Do you know what programs you'll be using? Or which ones the department has access to? If you're in the social sciences then I imagine you'll be using SPSS (Statistical Package for Social Sciences). There are a lot of online tutorials that are pretty good but you'll probably need to work through them step by step. SPSS can take some getting used to but it has a lot of features that can be very useful - it's just a matter of finding them.
There are a few books I've used that have helped. Two of them are psychology based so I don't know how much use they'll be. 'Research Methods and Statistics in Psychology - Hugh Coolican' and 'An Introduction to Statistics in Psychology' - Howitt and Cramer. There's a third that I've used for advanced stats and is more theorectical but I've left my copy in the lab and I can't remember it's name.

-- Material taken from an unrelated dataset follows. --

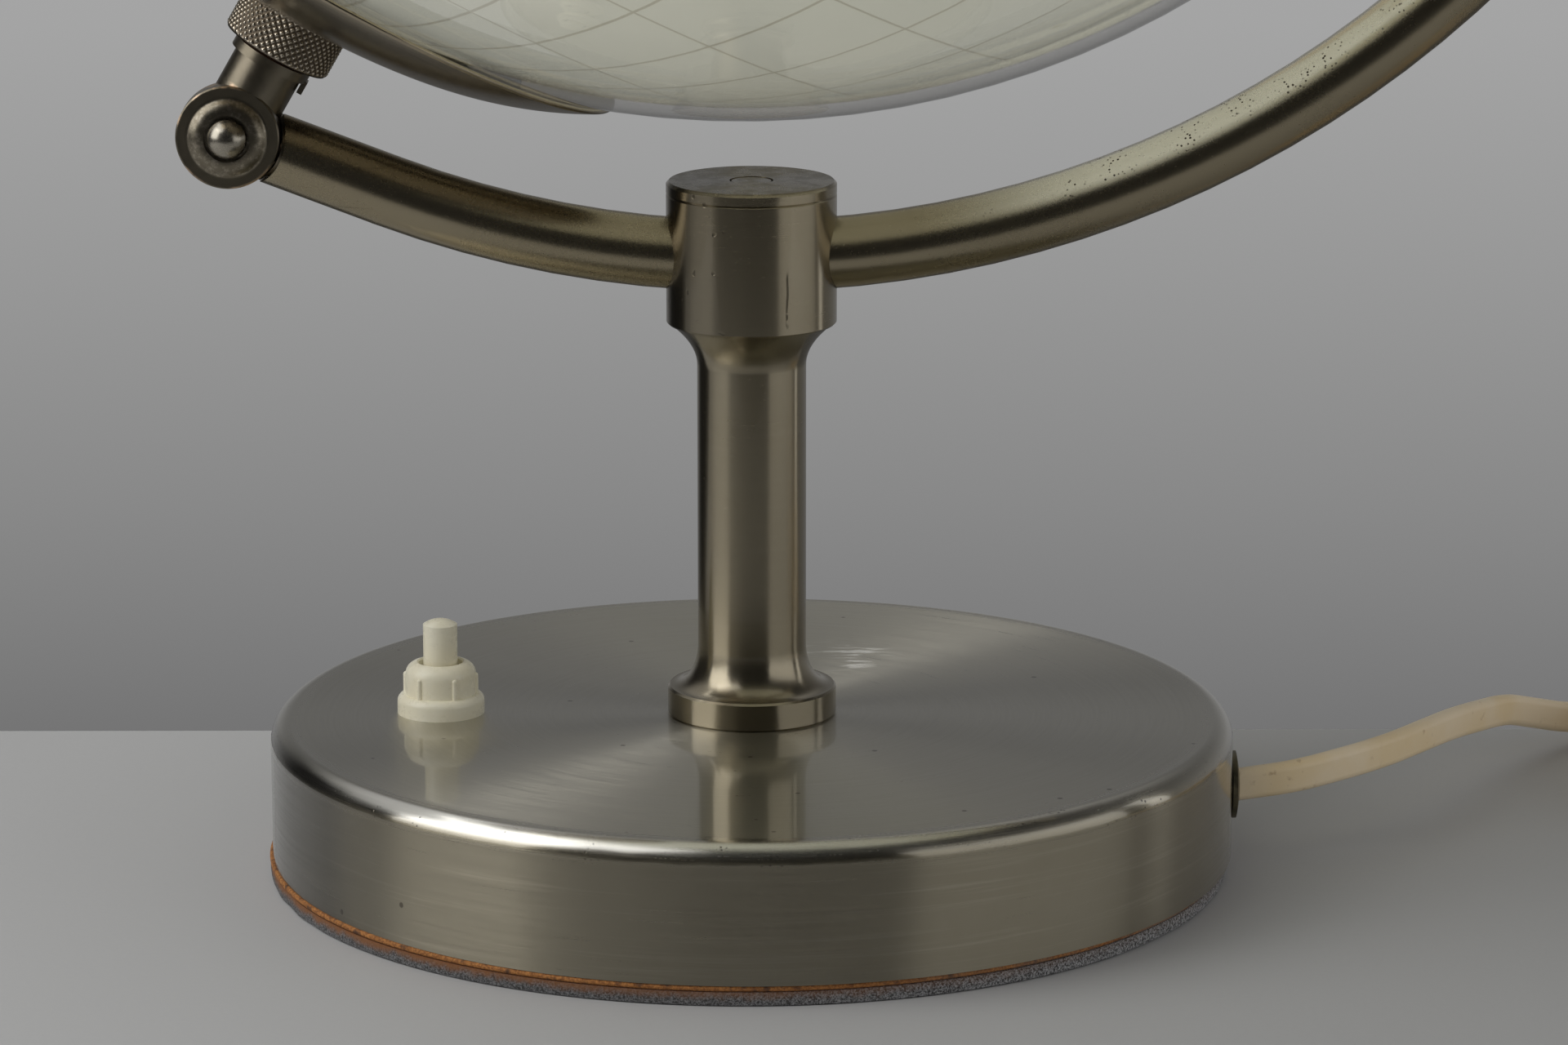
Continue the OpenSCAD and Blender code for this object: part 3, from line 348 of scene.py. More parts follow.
def baseWearAndPaintedLight(finish, at, spot, base, roughness, height):
    # painted sheen makes the flat top lighter and greyer than the warm side, painted shade darkens the side's left
    # end, and a painted highlight lies on the front-left of the top edge; old pits sit on the rim, and pale rubs
    # behind the column
    x, y, z, r = spot
    top = z.ease(baseTop - 0.0035, baseTop - 0.0005)
    # painted sheen: the top is made lighter and greyer than the side
    base = finish.blend(top * 0.8, base, rgb(*baseLook["top"]))
    rim = z.ease(baseTop - 0.005, baseTop - 0.003) * (1 - r.ease(baseR - 0.004, baseR - 0.007) * top)
    # painted highlight along the front-left of the top edge
    edge = z.ease(baseTop - 0.0028, baseTop - 0.0014) * r.ease(baseR - 0.0036, baseR - 0.0026)
    edge = edge * x.ease(0.05, -0.01) * x.ease(-0.088, -0.068)
    base = finish.blend(edge * 0.9, base, rgb(*baseLook["paleRim"]))
    # painted shade on the left end of the side
    dull = x.ease(-0.074, -0.082) * z.ease(baseTop - 0.0005, baseTop - 0.0015)
    base = finish.blend(dull * 0.45, base, rgb(*baseLook["dull"]))
    pit = (0.26 - finish.cells(at, 900)).ease(0, 0.1) * finish.noise(at, 130, 2).ease(0.54, 0.64) * rim
    stray = (0.05 - finish.cells(at, 75)).ease(0, 0.02) * 0.9
    base = finish.blend(pit.math("MAXIMUM", stray) * 0.8, base, rgb(*baseLook["pit"]))
    rub = finish.noise(finish.vector(x * 110, y * 420, 0), 1.0, 4).ease(0.52, 0.64)
    dx, dy = x - baseLook["rubPlace"][0], y - baseLook["rubPlace"][1]
    near = (dx * dx + dy * dy).math("SQRT").ease(baseLook["rubSize"], baseLook["rubSize"] * 0.4) * top
    base = finish.blend(rub * near * 0.7, base, rgb(*baseLook["rub"]))
    return base, roughness + rub * near * 0.2 - rim * 0.10, height - pit * 4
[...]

This link might be helpful too:
I think it depends on what level of expertise you want to achieve. Try Wikipedia if you want to become an expert at a later stage. There are also good links at the bottom of most statistical estimation theories etc..
At package level like SPSS(which I never used) I assume you will gain expertise at the user interface level, like how to enter the data and what estimate you are interested in etc..Again, I am not SPSS expert so my knowledge at that package level is limited..
Thanks everybody for the replies! :-)
I am not in psychology, I am in a Science PhD. I ve read about SPSS in previous threads. Why is SPSS so popular? ( I am not a smartarse, honestly wondering). I found this list on wiki
but I kind of feel like someone trying to learn Autocad without knowing how to draw.
Wish I could tell more about my research but it would give my anonymity away! It could help you to give me more accurate advices.
I'd definately speak to your supervisor. I had to learn basic statistics (albeit for the most part unsuccessfully - when my sup who was teaching the course banged his head repeatedly on the desk I realised that I wasn't quite cut out for it lmao) but I know at our uni the maths dept offer MA modules that you can do as a PhD student even if you are in a different dept - a friend has done that as his need was greater than mine - I didn't even go there - me and numbers just don't mix ;-) So see what is available - the postgrad administrator in your future dept will be able to help you possibly more than your sup in that. I also very much like statisitics for dummies (yes seriously) it was far more easy to understand that the official - learn statisitics books - and gave me a bit of a grounding to begin to understand the more complex stuff. As I say, I've never gone much beyond the basics, I don't need that level of understanding, but your first port of call is to find out what software you'd most likely be using and what your uni offers in terms of taught courses for PhD students.
Thanks one more time for your interest!
I will ask my super again, I am just trying to avoid the "banging-on-the-desk" part in our discussion:-) , and being a little prepared.
When am I going to be an independent researcher? Right now I feel like a 5-year old crying for my mummy!